MMP: Towards Robust Multi-Modal Learning with Masked Modality Projection

TL;DR

MMP is proposed, a method designed to train a single model that is robust to any missing modality scenario by randomly masking a subset of modalities during training and learning to project available input modalities to estimate the tokens for the masked modalities.

Abstract

Multimodal learning seeks to combine data from multiple input sources to enhance the performance of different downstream tasks. In real-world scenarios, performance can degrade substantially if some input modalities are missing. Existing methods that can handle missing modalities involve custom training or adaptation steps for each input modality combination. These approaches are either tied to specific modalities or become computationally expensive as the number of input modalities increases. In this paper, we propose Masked Modality Projection (MMP), a method designed to train a single model that is robust to any missing modality scenario. We achieve this by randomly masking a subset of modalities during training and learning to project available input modalities to estimate the tokens for the masked modalities. This approach enables the model to effectively learn to leverage the information from the available modalities to compensate for the missing ones, enhancing missing modality robustness. We conduct a series of experiments with various baseline models and datasets to assess the effectiveness of this strategy. Experiments demonstrate that our approach improves robustness to different missing modality scenarios, outperforming existing methods designed for missing modalities or specific modality combinations.

Figures (6)

• Figure 1: Architecture of the proposed MMP approach for training a single multimodal model that is robust to missing modalities.
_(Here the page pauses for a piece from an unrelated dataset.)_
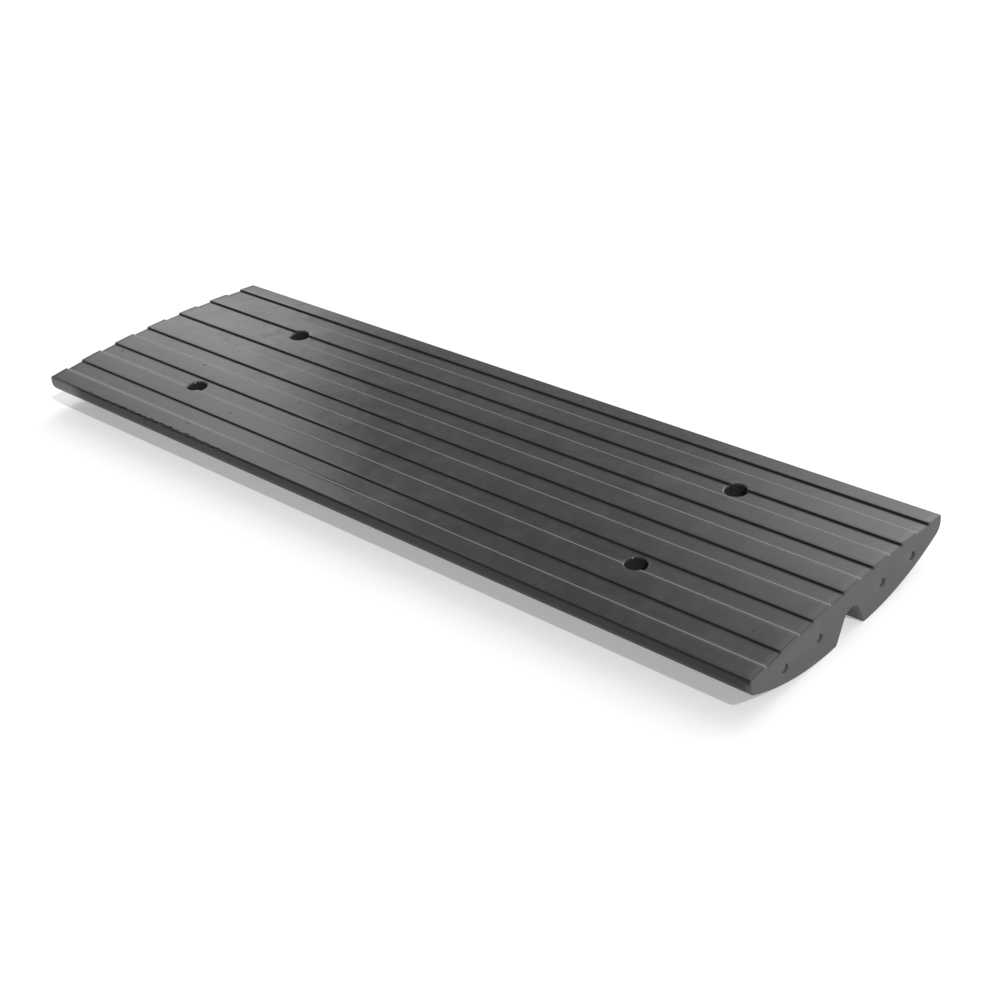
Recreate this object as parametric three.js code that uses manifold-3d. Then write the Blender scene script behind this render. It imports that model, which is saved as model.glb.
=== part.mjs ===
// Portable kerb ramp: a moulded rubber slab with a crowned, ribbed top, a curved underside and an
// arched drain channel. Steel bushes line its four anchor holes, and steel rods stiffen its length.
// Millimetres. X runs along the ramp, Y across it from front (-Y) to rear, Z is up from the ground.
import * as THREE from 'three';
import { mergeVertices } from 'three/addons/utils/BufferGeometryUtils.js';
import Module from 'manifold-3d';

// Slab
const LENGTH = 994;
const WIDTH = 320;
const EDGE_HEIGHT = 46; // top corner of the front and rear edges
const CROWN = 8; // rise of the top from its edges to its middle
const CORNER_RADIUS = 2.5; // top corner of the nose
const NOSE_RADIUS = 13; // round between the nose face and the underside
const END_ROUND = 2; // edge of the end faces

// Underside
const LAND_EDGE = 31; // the ground contact ends this far from the middle
const UNDERSIDE_RADIUS = 288;
const CHANNEL_HEIGHT = 29;
const CHANNEL_MOUTH = 46; // width at the ground, before its lips are rounded
const ARCH_RADIUS = 13;
const LIP_RADIUS = 4;

// Ribs on top
const RIB_PITCH = 50;
const RIB_WIDTH = 28.4;
const RIB_HEIGHT = 2.1;
const RIB_BEVEL = 0.7;
const RIB_DRAFT = 0.4; // lean of a rib's sides
const RIBS_EACH_SIDE = 3; // besides the middle rib

// Anchor holes and their bushes
const ANCHOR_SPACING_X = 636;
const ANCHOR_SPACING_Y = 160;
const RECESS_RADIUS = 11; // room for a bolt head
const RIM_BEVEL = 1.2;
const BOLT_HOLE_RADIUS = 7;
const SEAT_HEIGHT = 26; // top of a bush, which a bolt's washer rests on
const FLANGE_TOP = 24.5;
const FLANGE_RADIUS = 16;
const FLANGE_THICKNESS = 3;
const SLEEVE_RADIUS = 10;
const SLEEVE_BOTTOM = 8;

// Reinforcing rods
const ROD_RADIUS = 4;
const ROD_HEIGHT = 27;
const ROD_INNER = 53; // distance of a rod from the middle
const ROD_OUTER = 107;
const ROD_RECESS = 2; // a rod ends this far inside the end face

const GAP = 0.3; // clearance between a moulded-in piece and the rubber
const OVERRUN = 10; // cutters run this far past the faces that they cut

// Flats that stand for each round of the section, and for a full turn of a hole or a rod
const STEPS = { arch: 8, lip: 4, underside: 14, nose: 7, corner: 4, end: 2 };
const ANCHOR_SEGMENTS = 32;
const ROD_SEGMENTS = 24;

const wasm = await Module();
wasm.setup();

// ---------- solids ----------

function toSolid(geometry) {
  const bare = geometry.clone();
  bare.deleteAttribute('normal');
  bare.deleteAttribute('uv');
  const merged = mergeVertices(bare, 1e-4);
  return new wasm.Manifold(new wasm.Mesh({
    numProp: 3,
    vertProperties: new Float32Array(merged.attributes.position.array),
    triVerts: new Uint32Array(merged.index.array),
  }));
}

function toGeometry(solid) {
  const mesh = solid.getMesh();
  const geometry = new THREE.BufferGeometry();
  geometry.setAttribute('position', new THREE.BufferAttribute(mesh.vertProperties, 3));
  geometry.setIndex(new THREE.BufferAttribute(mesh.triVerts, 1));
  geometry.computeVertexNormals();
  return geometry;
}

// A solid of revolution about the vertical line at x, y, from a closed outline of [radius, height].
function revolve(outline, x, y) {
  const points = outline.map(([radius, height]) => new THREE.Vector2(radius, height));
  const geometry = new THREE.LatheGeometry(points, ANCHOR_SEGMENTS);
  geometry.rotateX(Math.PI / 2);
  geometry.translate(x, y, 0);
  return geometry;
}

// A round bar along X at the rods' height, centred on the ramp's length.
function barAlong(radius, length, across) {
  const geometry = new THREE.CylinderGeometry(radius, radius, length, ROD_SEGMENTS);
  geometry.rotateZ(Math.PI / 2);
  geometry.translate(0, across, ROD_HEIGHT);
  return geometry;
}

// ---------- the slab's cross-section, as [across, up] points ----------

// Near its two ends the slab is rounded over, so each function below takes an inset: how far the
// outline has drawn in from the full section.

function arc(centreAcross, centreUp, radius, startAngle, endAngle, steps) {
  const points = [];
  for (let step = 0; step <= steps; step += 1) {
    const angle = startAngle + (endAngle - startAngle) * step / steps;
    points.push([centreAcross + radius * Math.cos(angle), centreUp + radius * Math.sin(angle)]);
  }
  return points;
}

function crownHeight(across) {
  return EDGE_HEIGHT + CROWN * (1 - (2 * across / WIDTH) ** 2);
}

// Half of the channel: down the arch, the flared wall that leaves it tangentially, and the lip.
function channelHalf(inset) {
  const archCentre = CHANNEL_HEIGHT - ARCH_RADIUS;
  const mouth = CHANNEL_MOUTH / 2;
  const flare = Math.acos(ARCH_RADIUS / Math.hypot(mouth, archCentre)) - Math.atan2(archCentre, mouth);
  const lipReach = LIP_RADIUS * Math.tan((Math.PI / 2 - flare) / 2);
  return [
    ...arc(0, archCentre, ARCH_RADIUS + inset, Math.PI / 2, flare, STEPS.arch),
    ...arc(mouth + lipReach, LIP_RADIUS, LIP_RADIUS - inset, Math.PI + flare, 1.5 * Math.PI, STEPS.lip),
  ];
}

// Half of the underside: the flat land's outer edge, the long curve and the round up to the nose.
function undersideHalf(inset) {
  const noseCentre = WIDTH / 2 - NOSE_RADIUS;
  const rise = Math.asin((noseCentre - LAND_EDGE) / (UNDERSIDE_RADIUS - NOSE_RADIUS));
  const noseUp = UNDERSIDE_RADIUS - (UNDERSIDE_RADIUS - NOSE_RADIUS) * Math.cos(rise);
  const down = -Math.PI / 2;
  return [
    ...arc(LAND_EDGE, UNDERSIDE_RADIUS, UNDERSIDE_RADIUS - inset, down, down + rise, STEPS.underside),
    ...arc(noseCentre, noseUp, NOSE_RADIUS - inset, down + rise, 0, STEPS.nose).slice(1),
  ];
}

// One side of a rib, from its bevelled top edge down to its foot; side is +1 or -1.
function ribSide(middle, side, inset) {
  const edge = middle + side * (RIB_WIDTH / 2 - inset);
  const top = crownHeight(edge) - inset;
  return [
    [edge - side * RIB_BEVEL, top],
    [edge, top - RIB_BEVEL],
    [edge + side * RIB_DRAFT, top - RIB_HEIGHT],
  ];
}

// Half of the top, from the nose's corner to the middle rib.
function topHalf(inset) {
  const cornerAcross = WIDTH / 2 - CORNER_RADIUS;
  const cornerUp = crownHeight(cornerAcross) - CORNER_RADIUS;
  const points = arc(cornerAcross, cornerUp, CORNER_RADIUS - inset, 0, Math.PI / 2, STEPS.corner);
  for (let rib = RIBS_EACH_SIDE; rib > 0; rib -= 1) {
    const groove = (rib - 0.5) * RIB_PITCH;
    points.push(...ribSide(rib * RIB_PITCH, -1, inset));
    points.push([groove, crownHeight(groove) - RIB_HEIGHT - inset]);
    points.push(...ribSide((rib - 1) * RIB_PITCH, 1, inset).reverse());
    points.push([(rib - 1) * RIB_PITCH, crownHeight((rib - 1) * RIB_PITCH) - inset]);
  }
  return points;
}

function sectionOutline(inset) {
  const half = [...channelHalf(inset), ...undersideHalf(inset), ...topHalf(inset)];
  const mirrored = half.slice(1, -1).reverse().map(([across, up]) => [-across, up]);
  return [...half, ...mirrored];
}

// A closed body along X through rings of { x, outline }, which all have as many points.
function loft(rings) {
  const count = rings[0].outline.length;
  const positions = rings.flatMap(({ x, outline }) => outline.flatMap(([across, up]) => [x, across, up]));
  const faces = [];
  for (let ring = 0; ring + 1 < rings.length; ring += 1) {
    for (let point = 0; point < count; point += 1) {
      const next = (point + 1) % count;
      const here = ring * count;
      faces.push(here + point, here + next, here + count + next);
      faces.push(here + point, here + count + next, here + count + point);
    }
  }
  const lastRing = (rings.length - 1) * count;
  const capOutline = rings[0].outline.map(([across, up]) => new THREE.Vector2(across, up));
  for (const [a, b, c] of THREE.ShapeUtils.triangulateShape(capOutline, [])) {
    faces.push(c, b, a);
    faces.push(lastRing + a, lastRing + b, lastRing + c);
  }
  const geometry = new THREE.BufferGeometry();
  geometry.setAttribute('position', new THREE.Float32BufferAttribute(positions, 3));
  geometry.setIndex(faces);
  return geometry;
}

function slabSolid() {
  const rightRings = [];
  for (let step = 0; step <= STEPS.end; step += 1) {
    const angle = Math.PI / 2 * step / STEPS.end;
    const x = LENGTH / 2 - END_ROUND * (1 - Math.sin(angle));
    rightRings.push({ x, outline: sectionOutline(END_ROUND * (1 - Math.cos(angle))) });
  }
  const leftRings = rightRings.map(({ x, outline }) => ({ x: -x, outline })).reverse();
  return toSolid(loft([...leftRings, ...rightRings]));
}

// ---------- cutters and inserts ----------

// Everything that an anchor hole takes out of the rubber: bolt hole, bush pocket and bolt recess.
function anchorCutter(x, y) {
  const top = crownHeight(0) + OVERRUN;
  const rim = crownHeight(y) - RIB_HEIGHT;
  const outline = [
    [0, -OVERRUN],
    [BOLT_HOLE_RADIUS, -OVERRUN],
    [BOLT_HOLE_RADIUS, SLEEVE_BOTTOM - GAP],
    [SLEEVE_RADIUS + GAP, SLEEVE_BOTTOM - GAP],
    [SLEEVE_RADIUS + GAP, FLANGE_TOP - FLANGE_THICKNESS - GAP],
    [FLANGE_RADIUS + GAP, FLANGE_TOP - FLANGE_THICKNESS - GAP],
    [FLANGE_RADIUS + GAP, FLANGE_TOP + GAP],
    [RECESS_RADIUS, FLANGE_TOP + GAP],
    [RECESS_RADIUS, rim - RIM_BEVEL],
    [RECESS_RADIUS + RIM_BEVEL, rim],
    [RECESS_RADIUS + RIM_BEVEL + (top - rim), top],
    [0, top],
  ];
  return toSolid(revolve(outline, x, y));
}

// A bush: a sleeve round the bolt, a flange held in the rubber and a seat for the bolt's washer.
function bushGeometry(x, y) {
  const outline = [
    [BOLT_HOLE_RADIUS, SEAT_HEIGHT],
    [BOLT_HOLE_RADIUS, SLEEVE_BOTTOM],
    [SLEEVE_RADIUS, SLEEVE_BOTTOM],
    [SLEEVE_RADIUS, FLANGE_TOP - FLANGE_THICKNESS],
    [FLANGE_RADIUS, FLANGE_TOP - FLANGE_THICKNESS],
    [FLANGE_RADIUS, FLANGE_TOP],
    [RECESS_RADIUS - GAP, FLANGE_TOP],
    [RECESS_RADIUS - GAP, SEAT_HEIGHT],
    [BOLT_HOLE_RADIUS, SEAT_HEIGHT],
  ];
  return revolve(outline, x, y);
}

const anchors = [];
for (const [side, x] of [['left', -ANCHOR_SPACING_X / 2], ['right', ANCHOR_SPACING_X / 2]]) {
  for (const [edge, y] of [['front', -ANCHOR_SPACING_Y / 2], ['rear', ANCHOR_SPACING_Y / 2]]) {
    anchors.push({ name: `anchor_bush_${edge}_${side}`, x, y });
  }
}

const rods = [];
for (const [edge, sign] of [['front', -1], ['rear', 1]]) {
  for (const [place, distance] of [['inner', ROD_INNER], ['outer', ROD_OUTER]]) {
    rods.push({ name: `reinforcing_rod_${edge}_${place}`, across: sign * distance });
  }
}

// ---------- assembly ----------

const rubber = { color: 0x4b4b4c, roughness: 0.62, metalness: 0 };
const zincSteel = { color: 0x9a9c9e, roughness: 0.42, metalness: 0.9 };
const barSteel = { color: 0x55565a, roughness: 0.6, metalness: 0.6 };

const ramp = new THREE.Group();

function addPiece(name, geometry, finish) {
  const mesh = new THREE.Mesh(geometry, new THREE.MeshStandardMaterial(finish));
  mesh.name = name;
  ramp.add(mesh);
}

let slab = slabSolid();
for (const { x, y } of anchors) {
  slab = slab.subtract(anchorCutter(x, y));
}
for (const { across } of rods) {
  slab = slab.subtract(toSolid(barAlong(ROD_RADIUS + GAP, LENGTH + 2 * OVERRUN, across)));
}
addPiece('ramp_body', toGeometry(slab), rubber);

for (const { name, x, y } of anchors) {
  addPiece(name, bushGeometry(x, y), zincSteel);
}
for (const { name, across } of rods) {
  addPiece(name, barAlong(ROD_RADIUS, LENGTH - 2 * ROD_RECESS, across), barSteel);
}

export default ramp;
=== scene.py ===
"""Looks of the portable kerb ramp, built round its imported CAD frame. Blender 4.5, metres, +Z up.

The rubber slab is lofted again at a finer grain than the CAD solid, with soft edges, moulding flaws
and a worn front edge. The steel bushes and rods are turned again with round edges.
"""
import math
import random

import bmesh
import bpy
from mathutils import Matrix, Vector, noise


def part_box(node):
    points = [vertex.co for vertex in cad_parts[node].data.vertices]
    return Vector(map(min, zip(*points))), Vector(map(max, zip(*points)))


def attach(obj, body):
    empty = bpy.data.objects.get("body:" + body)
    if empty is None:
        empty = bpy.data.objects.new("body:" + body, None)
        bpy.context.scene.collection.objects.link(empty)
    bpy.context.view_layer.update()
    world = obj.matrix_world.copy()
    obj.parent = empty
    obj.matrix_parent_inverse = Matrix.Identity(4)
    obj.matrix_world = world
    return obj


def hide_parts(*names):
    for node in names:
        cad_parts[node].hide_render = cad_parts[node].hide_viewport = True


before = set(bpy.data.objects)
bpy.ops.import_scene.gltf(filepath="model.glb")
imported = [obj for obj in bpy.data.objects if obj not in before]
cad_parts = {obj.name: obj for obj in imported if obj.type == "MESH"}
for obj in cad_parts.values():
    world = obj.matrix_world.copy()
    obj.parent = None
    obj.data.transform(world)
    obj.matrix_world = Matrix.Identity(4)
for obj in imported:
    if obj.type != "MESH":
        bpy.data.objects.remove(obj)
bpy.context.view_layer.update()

MM = 0.001
UP = math.pi / 2

# ---------- driving dimensions, in metres ----------

# They are the CAD part's own, except the rounds and fillets of the ribs, the hole rims, the rod
# mouths and the steel pieces, and the gap round the rods, which are this model's.
slab_low, slab_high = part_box("ramp_body")
LENGTH = slab_high.x - slab_low.x
WIDTH = slab_high.y - slab_low.y
TOP = slab_high.z
CROWN = 8 * MM
CORNER_RADIUS = 2.5 * MM
NOSE_RADIUS = 13 * MM
END_ROUND = 2 * MM

LAND_EDGE = 31 * MM
UNDERSIDE_RADIUS = 288 * MM
CHANNEL_HEIGHT = 29 * MM
CHANNEL_MOUTH = 46 * MM
ARCH_RADIUS = 13 * MM
LIP_RADIUS = 4 * MM

RIB_PITCH = 50 * MM
RIB_WIDTH = 28.4 * MM
RIB_HEIGHT = 2.1 * MM
RIB_DRAFT = 0.4 * MM
RIB_ROUND = 0.7 * MM
RIB_REAR_ROUND = 1.6 * MM
RIB_FILLET = 0.6 * MM
RIBS_EACH_SIDE = 3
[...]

Input modalities are passed through embedding layers, generating tokens. For a masked modality $i$, a projection function utilizes the tokens from the available modalities to generate projected tokens. These projected tokens are then passed to the masked modality branch.
• Figure 2: Visualization of the modality projection approach. Available modality tokens are processed through cross-attention to update their aggregated tokens. These aggregated tokens are combined with those of the masked modality through another cross-attention step. The resulting cross-modal relationships are used to attend to the actual tokens of the available modalities. The final output tokens are passed through an MLP to generate the projected tokens of the masked modality.
• Figure 3: Visualization of predicted segmentation maps for the Pretrained (CMNeXt) model and our MMP approach. Title above each image indicates the method name (available modalities). Blue boxes mark the areas where the differences are more prominent. A and D denote angle and degree of linear polarization, respectively.
• Figure S1: Average cosine similarity between model predictions with real and projected tokens on UPMC Food-101 dataset when image is missing. We substitute the missing modality tokens with the projected tokens.
• Figure S2: Average cosine similarity between model predictions with real and projected tokens on UPMC Food-101 dataset when text is missing. We substitute the missing modality tokens with the projected tokens.